2012A&A...547A..33V

The H₃⁺ ion plays a key role in the chemistry of dense interstellar gas clouds where stars and planets are forming. The low temperatures and high extinctions of such clouds make direct observations of H₃⁺ impossible, but lead to large abundances of H₂D⁺ and D₂H⁺, which are very useful probes of the early stages of star and planet formation. The ground-state rotational ortho-D₂H⁺ 1_1,1-0_0,0 transition at 1476.6 GHz in the prestellar core 16293E has been searched for with the Herschel HIFI instrument, within the CHESS (Chemical HErschel Surveys of Star forming regions) Key Program. The line has not been detected at the 21 mK km/s level (3σ integrated line intensity). We used the ortho-H₂D⁺ 1_1,0-1_1,1 transition and para-D₂H⁺ 1_1,0-1_0,1 transition detected in this source to determine an upper limit on the ortho-to-para D₂H⁺ ratio as well as the para-D₂H⁺/ortho-H₂D⁺ ratio from a non-local thermodynamic equilibrium analysis.
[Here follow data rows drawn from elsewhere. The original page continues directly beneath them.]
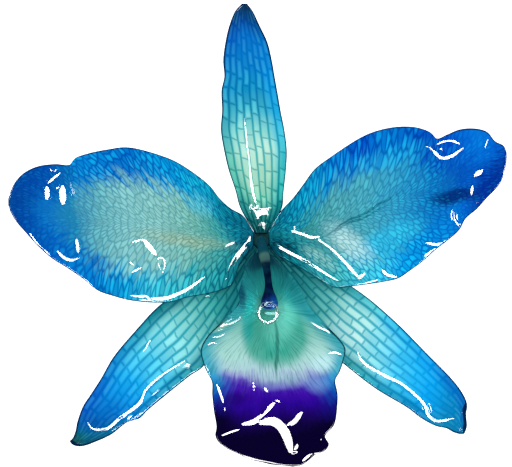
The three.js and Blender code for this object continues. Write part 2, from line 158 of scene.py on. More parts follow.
RIGHT_PETAL = dict(
    rows=[
        ((2.0, 0.2, 6.4), (2.0, -2.0, 6.4), 6.4), ((3.6, 3.4, 6.9), (3.4, -3.7, 6.5), 6.7),
        ((4.8, 4.8, 7.3), (5.7, -5.0, 6.4), 6.9), ((6.4, 6.5, 7.6), (8.6, -6.6, 6.4), 7.1),
        ((8.2, 8.9, 7.5), (11.5, -8.4, 6.5), 7.3), ((10.3, 11.7, 7.2), (14.2, -9.7, 6.6), 7.5),
        ((13.2, 13.9, 7.0), (17.0, -9.4, 6.4), 7.7), ((18.8, 17.5, 7.7), (22.8, -8.6, 6.2), 8.0),
        ((21.9, 18.7, 8.1), (25.3, -8.0, 6.8), 8.0), ((25.3, 19.3, 8.2), (27.6, -6.5, 7.2), 7.9),
        ((28.5, 19.2, 7.6), (30.0, -4.7, 6.9), 7.7), ((30.9, 18.4, 7.0), (32.1, -2.8, 6.6), 7.4),
        ((32.3, 17.2, 6.4), (34.3, -1.1, 6.4), 7.1), ((34.1, 17.9, 6.6), (36.3, 0.7, 6.5), 6.8),
        ((36.3, 18.8, 7.1), (37.5, 2.8, 6.6), 6.5), ((39.0, 19.0, 7.1), (39.5, 4.5, 6.3), 6.2),
        ((41.3, 18.4, 6.7), (41.3, 6.5, 5.9), 5.95), ((42.8, 16.7, 6.3), (42.8, 8.0, 5.65), 5.75),
        ((44.3, 15.9, 5.95), (43.9, 9.5, 5.5), 5.6), ((44.9, 14.6, 5.7), (44.8, 12.5, 5.5), 5.55),
    ],
    creases=[
        ([(2.0, -2.0), (3.2, -2.9), (5.0, -4.1), (8.6, -5.9), (12.2, -8.4), (14.1, -9.4)], 0.3, 1.3),
        ([(6.6, 0.4), (10.9, -1.1), (14.9, -4.3), (18.5, -8.3)], 0.25, 1.3),
    ],
    resin_lines=[
        ([(269, 237), (272, 242), (279, 247), (289, 252.5), (308, 262.5), (327, 274.5), (338, 281)], 0.5),
        ([(428, 147), (436, 155), (443, 158.5), (452, 156), (462.5, 148)], 0.7),
        ([(436, 145), (445, 141.5), (453, 141), (460, 144)], 0.5), ([(440, 149), (442, 149.5)], 0.5),
        ([(484.5, 148), (487.5, 138.5)], 0.4), ([(474.5, 175), (481.5, 171)], 0.9),
        ([(471, 194.5), (472, 186)], 0.6), ([(477, 203)], 0.25),
        ([(453, 211), (455, 221), (459, 226)], 0.45), ([(426, 242.5), (436, 244.5), (446, 242)], 0.55),
        ([(424, 256), (434, 249)], 0.45), ([(382, 269), (387, 274), (397, 277)], 0.55),
        ([(366, 283), (378, 279)], 0.35), ([(292.5, 231), (303, 235), (312, 238), (320, 237)], 0.75),
        ([(294, 225), (295, 230)], 0.4), ([(319, 240), (333, 251), (346, 264), (359, 278)], 0.7),
        ([(357.5, 278.5), (365, 273)], 0.5),
    ],
    body=PETAL_BODY, grid=PETAL_GRID,
)

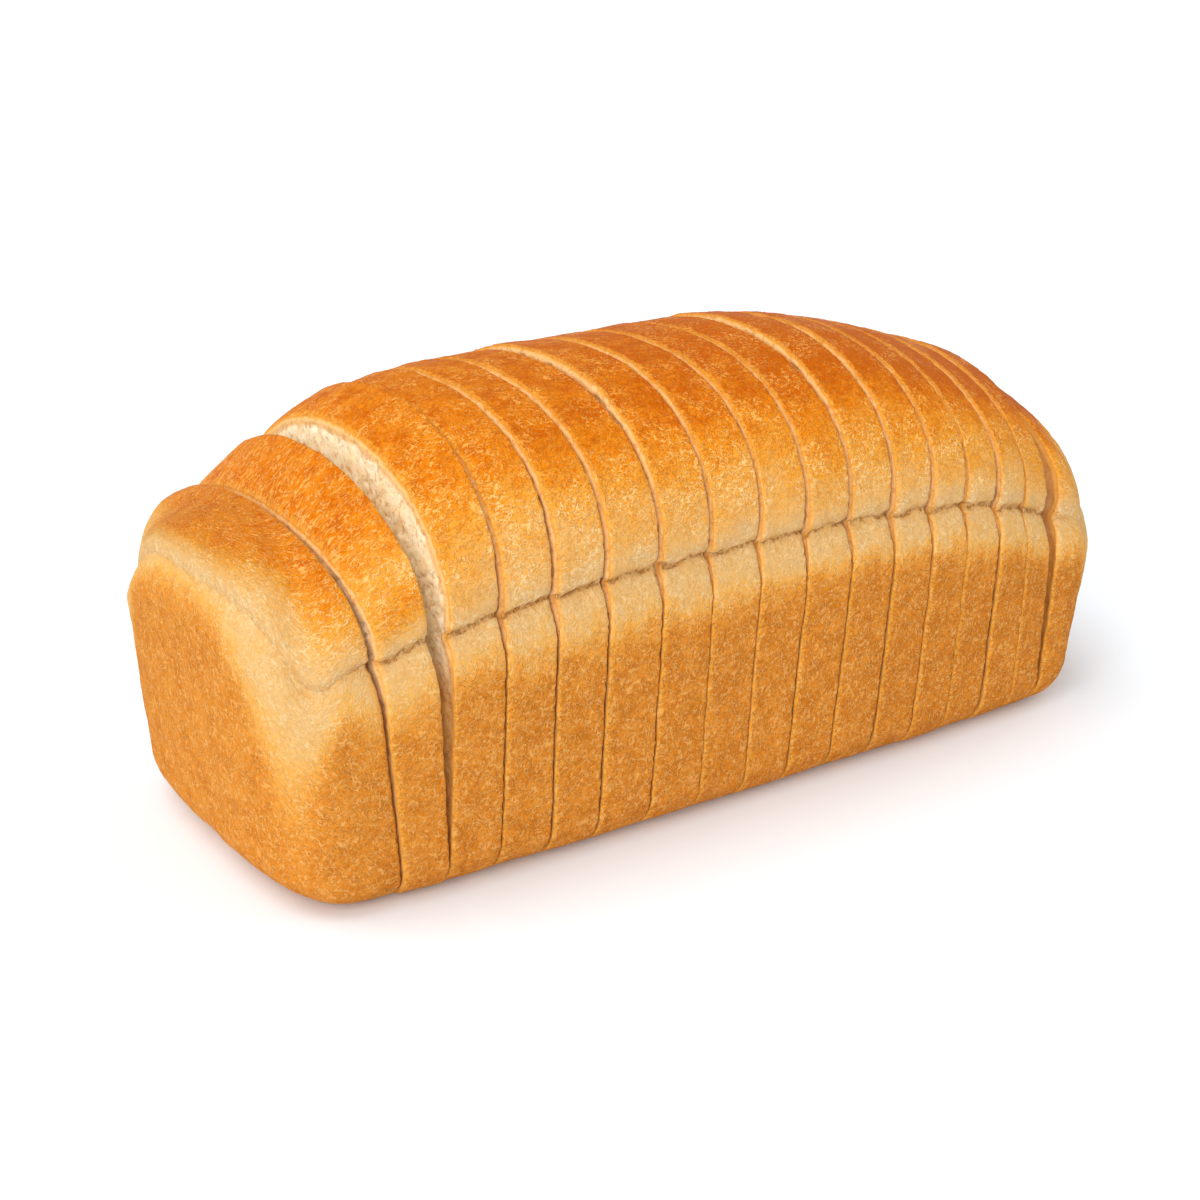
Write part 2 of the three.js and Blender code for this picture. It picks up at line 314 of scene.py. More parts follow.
def outward(grid, closed, flip):
    """Unit normals of a grid of points, rows by columns."""
    if closed:
        along_row = np.roll(grid, -1, axis=1) - np.roll(grid, 1, axis=1)
    else:
        along_row = np.gradient(grid, axis=1)
    normal = np.cross(np.gradient(grid, axis=0), along_row)
    if flip:
        normal = -normal
    return normal / np.maximum(np.linalg.norm(normal, axis=-1, keepdims=True), 1e-9)


# Relief of the crust and the crumb ----
CREASE_SLIT = {"depth": 0.75, "half_width": 0.36}
CREASE_GROOVE = {"depth": 0.6, "half_width": 1.5}
CREASE_STEP = 1.1  # how much higher a slice's crease is at its far cut than the loaf's own
CUT_RECESS = {"crown": 0.24, "side": -0.36}  # below 0 the edge stands proud
CUT_REACH = 2.0  # how far from a cut its edge strays
SOFT_EDGE = 0.28  # how far the crust rolls in at a cut
GROUNDING = 3.0  # the relief fades out over this height above the floor
FAINTER_FAR_RIM = 1.2  # the painted highlight on a slice's far rim is as faint as on its near rim this far from the cut
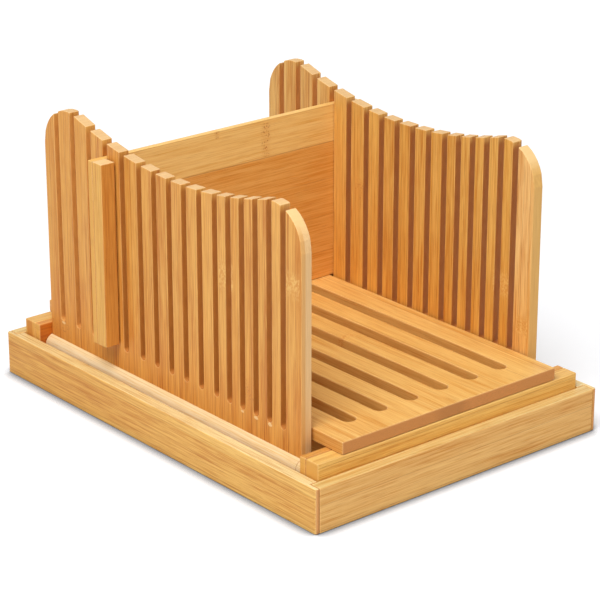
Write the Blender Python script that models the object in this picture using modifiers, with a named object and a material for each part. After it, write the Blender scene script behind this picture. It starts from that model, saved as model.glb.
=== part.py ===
"""Bread slicing guide in bamboo, with a crumb tray.

A base frame stands in the tray and carries a loose slotted board, two comb walls that
turn on pins in the frame, and a stop that stands in one pair of saw slots. Metres, Z up.
X runs across the loaf and Y along it. The open end, where slices fall, faces -Y.
"""
import math

import bmesh
import bpy
from mathutils import Matrix, Vector

MM = 0.001

# Fits and edges
GLUE_GAP = 0.3 * MM         # between pieces that are glued to or stand on each other
PIN_FIT = 0.2 * MM          # round a pin or peg in its hole, on the radius
SCREW_FIT = 0.3 * MM        # round a screw in its hole, on the radius
EASED_EDGE = 0.7 * MM       # rounding of the tray, frame and board edges
COMB_EDGE = 0.45 * MM       # rounding of the thin comb walls and the stop

# Comb walls, whose length sets the depth of everything else
WALL_GAP = 185 * MM       # clear width for the loaf
WALL_THICKNESS = 8 * MM
WALL_RISE = 128.3 * MM      # board to the lowest point of the curved top edge
DIP_FORWARD = 5 * MM        # that point, forward of the frame's middle
TOP_RADIUS = 335 * MM
CORNER_RADIUS = 27 * MM
SLOT_WIDTH = 5 * MM
SLOT_BELOW_BOARD = 3.8 * MM  # slots end below the board's top
REAR_TOOTH = 14.2 * MM      # rear edge to the middle of the first slot
FRONT_TOOTH = 17.5 * MM     # middle of the last slot to the front edge
THICK_PITCH = 18.2 * MM
MEDIUM_PITCH = 15.6 * MM
THIN_PITCH = 13.2 * MM
SLOTS_PER_PITCH = 5         # intervals of each spacing, thick ones at the rear
WALL_SETBACK = 10 * MM      # front edge behind the front strip

# Foot barrels and the pins that they turn on
BARREL_RADIUS = 6.7 * MM
PIN_RADIUS = 2 * MM
PIN_IN_BARREL = 14 * MM
PIN_END_COVER = 4 * MM      # wood left between a pin's hole and the bar's outer face
PIN_TOP_COVER = 1.2 * MM    # wood left between a pin's hole and the wall's seat
FOLD_GAP = 0.3 * MM         # between the two walls once folded
FOLD_CLEARANCE = 0.8 * MM   # between the rails and the lower wall once folded

# Base frame
FRAME_BEYOND_BARREL = 4.6 * MM
FRAME_ABOVE_PIVOT = 6.9 * MM  # above the higher pair of pins
BAR_DEPTH = 11.4 * MM
STRIP_DEPTH = 5.4 * MM      # strip glued to a bar's inner face
RAIL_WIDTH = 10 * MM
RAIL_HEIGHT = 10 * MM
RAIL_INSET = 1.3 * MM       # from the board's edge

# Screws that hold the rails
SCREW_LENGTH = 38 * MM
SCREW_RADIUS = 1.75 * MM
SCREW_HEAD_RADIUS = 3.5 * MM
SCREW_HEAD_DEPTH = 2.5 * MM
SCREW_TIP = 3 * MM
SCREW_SINK = 0.8 * MM       # head below the bar's face

# Board
BOARD_THICKNESS = 8.4 * MM
BOARD_SIDE_GAP = 1.8 * MM   # to each wall
BOARD_SETBACK = 0.4 * MM    # behind the bars' outer faces
CRUMB_SLOTS = 6
CRUMB_SLOT_WIDTH = 9.8 * MM
CRUMB_SLOT_PITCH = 25.8 * MM
CRUMB_SLOT_LAND = 20.3 * MM  # solid board beyond each end of a slot

# Pegs that keep the board in place
PEG_RADIUS = 3 * MM
PEG_IN_BAR = 10 * MM
PEG_IN_BOARD = 4 * MM
PEG_INSET = 11.3 * MM       # from the board's side edges

# Stop
STOP_SLOT = 4               # counted from the rear
STOP_PLAY = 0.4 * MM        # on each face of the plate in its slots
STOP_HEIGHT = 126.2 * MM
BATTEN_WIDTH = 10.8 * MM
BATTEN_DEPTH = 10 * MM
BATTEN_GAP = 1.2 * MM       # to the wall's outer face

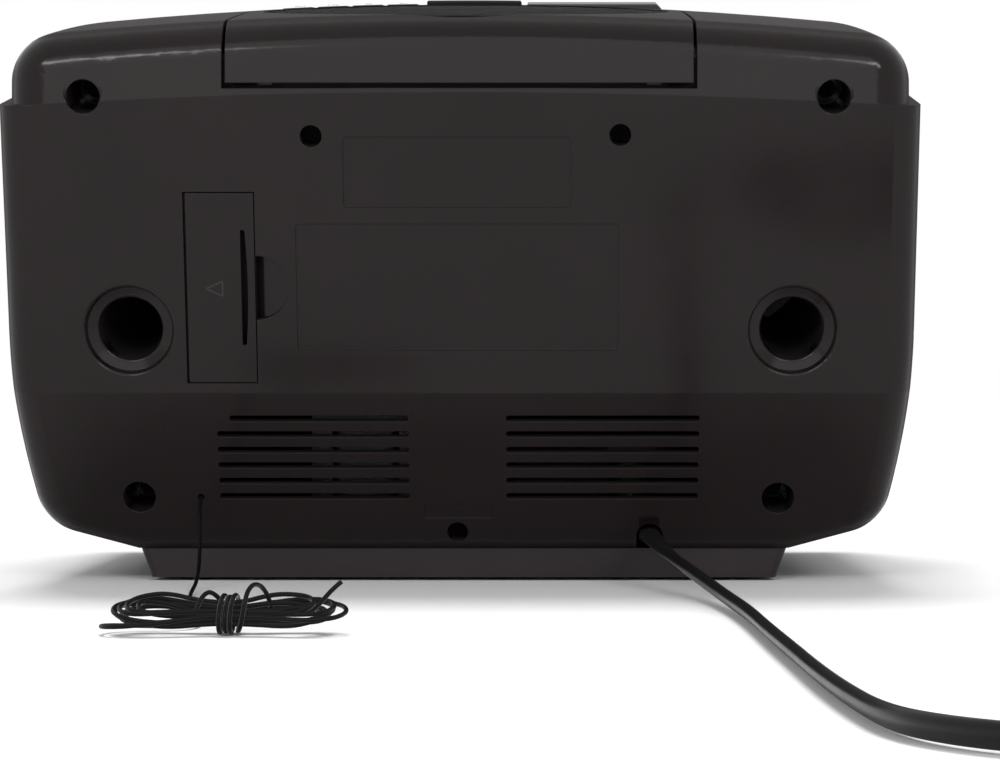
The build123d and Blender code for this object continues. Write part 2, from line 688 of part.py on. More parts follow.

The comparison between our chemical modeling and the observations suggests that the CO depletion must be high (larger than 100), with a density between 5x10⁵ and 10⁶cm^–3. Also the upper limit on the ortho-D₂H⁺ line is consistent with a low gas temperature (∼11K) with a ortho-to-para ratio of 6 to 9, i.e. 2 to 3 times higher than the value estimated from the chemical modeling, making it impossible to detect this high frequency transition with the present state of the art receivers.